If you kill one Ypsiliform (or if a certain amount of time passes), another Ypsiliform will join the fray, and the existing Ypsiliform will get a Strength Sync. So now you have two to deal with. Take even longer, and the third one will step in too. There’s only three Ypsiliforms max you need to kill, so it doesn’t go on forever. If you use the Diffuserrail, you won’t notice this at all. With it you can kill each Ypsiliform quickly enough before another spawns, allowing you to kill each Ypsiliform one by one with ease. This one is rather baffling, this is a kind of boss fight where not being that good nets you a much harder fight, whereas having more skill and game knowledge nets you a much easier one. This seems self-explanatory, but the idea is that you should be able to kill a boss faster by performing hard-to-use and risky but powerful moves, whereas normal players will try to do it slowly but safely. Using the Diffuserrail and Repair Core barely can be considered “risky, aggressive play”. The Syncs can be taken care of with absolute ease by equipping the Pulstar and using its point ‘n click auto-desync for a free desync and Desync Time, which is absolutely silly, they even give out an achievement for it.
And after you beat Ypsiliform, you get booted right to the ending. The ending only features an abstract background and the message “THANK YOU FOR PLAYING”. Is… is that it? I don’t expect a big twist or a farewell party or anything, but not even a message saying you saved the world or something? Or that you escaped the machine? Or that you got your revenge? To this day I still don’t understand what the narrative purpose is of you doing anything in this game, why you are killing this shit, why I am even here. The frustrating thing here is that there is clearly some kind of purpose to some elements in the presentation, but there’s no cohesive whole to tie them together, or even allow room for theorizing. This is just… so barebones. I don’t feel anything. Some nerd once said: “Story in a game is like story in a porn movie. It’s expected to be there, but it’s not that important”. And I do agree, for the most part. You at least want a setting and story to give some justification for why the gameplay is happening. Else it feels like a string of random crap. And DESYNC doesn’t even fall into “go figure out what’s happening yourself” territory. It could have, but it doesn’t. Maybe the journey of beating the game could be the story, but that would only work if it was properly challenging or felt like it was ramping up towards something, which it isn’t.
That’s DESYNC for you.
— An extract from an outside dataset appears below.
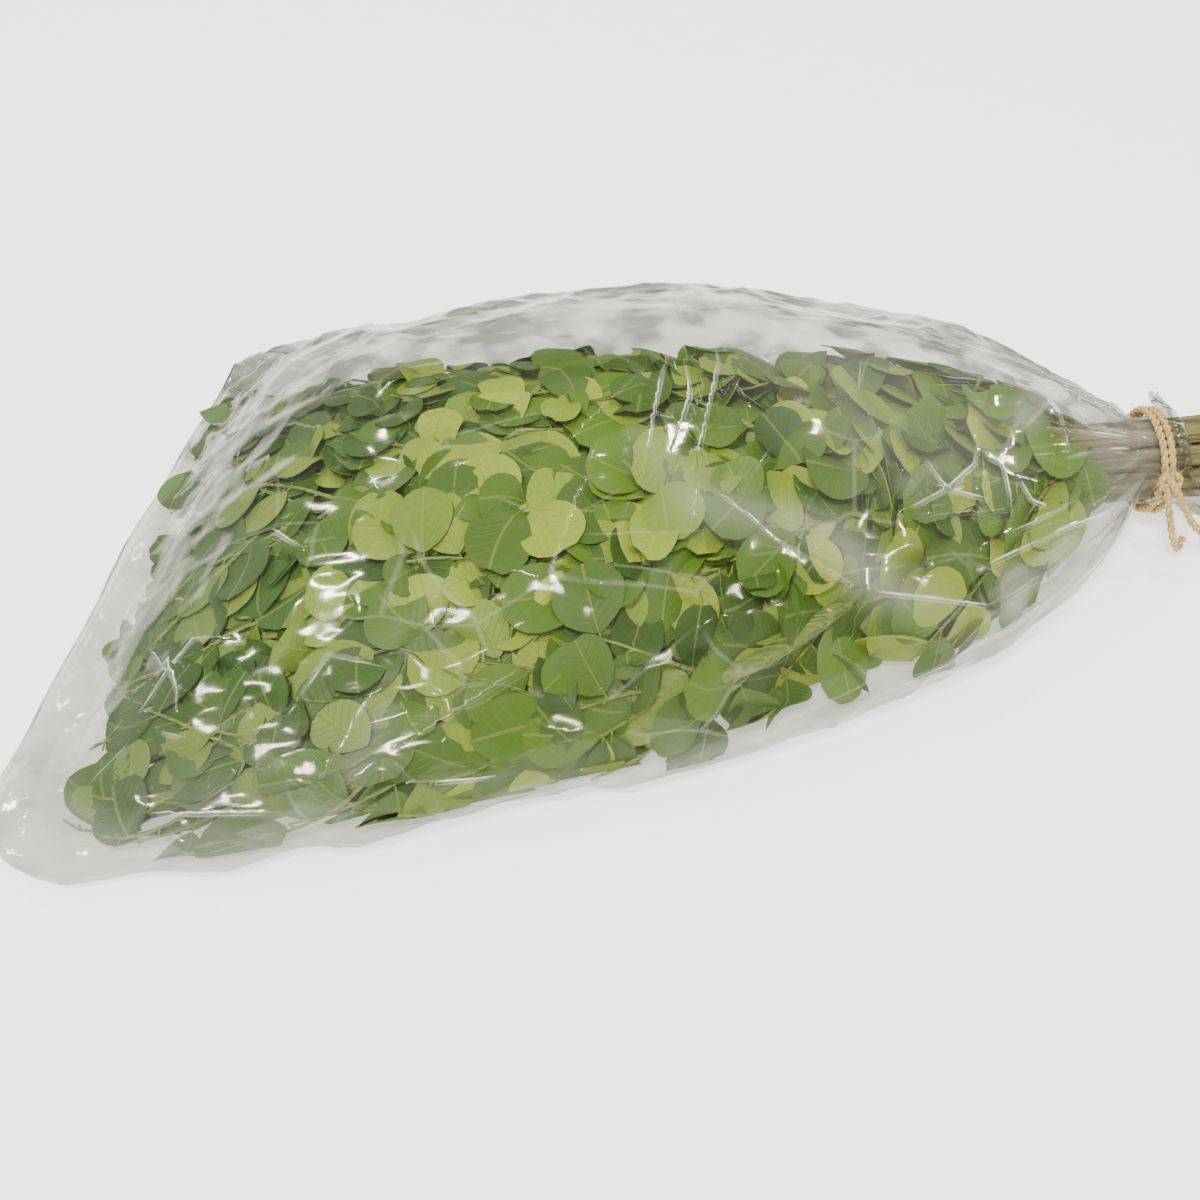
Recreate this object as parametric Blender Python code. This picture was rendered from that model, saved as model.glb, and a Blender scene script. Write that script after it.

A strange experiment concerning abstract minimalism, being intentionally hard to get because you think most people would never even try to seriously get you to begin with, and making a shooter focused on scoreplay. Not as unfair as its made out to be, not as shallow as its made out to be, but not that tight on higher levels either. There’s a trove of good ideas to do in a FPS which you can learn from, but also a trove of bad ideas. It is an interesting game to learn, but there’s only so much to learn.
After you finished the game, you can go back and try to achieve all the high-scores, that’s what the game is designed around after all.
But I already got all the high scores.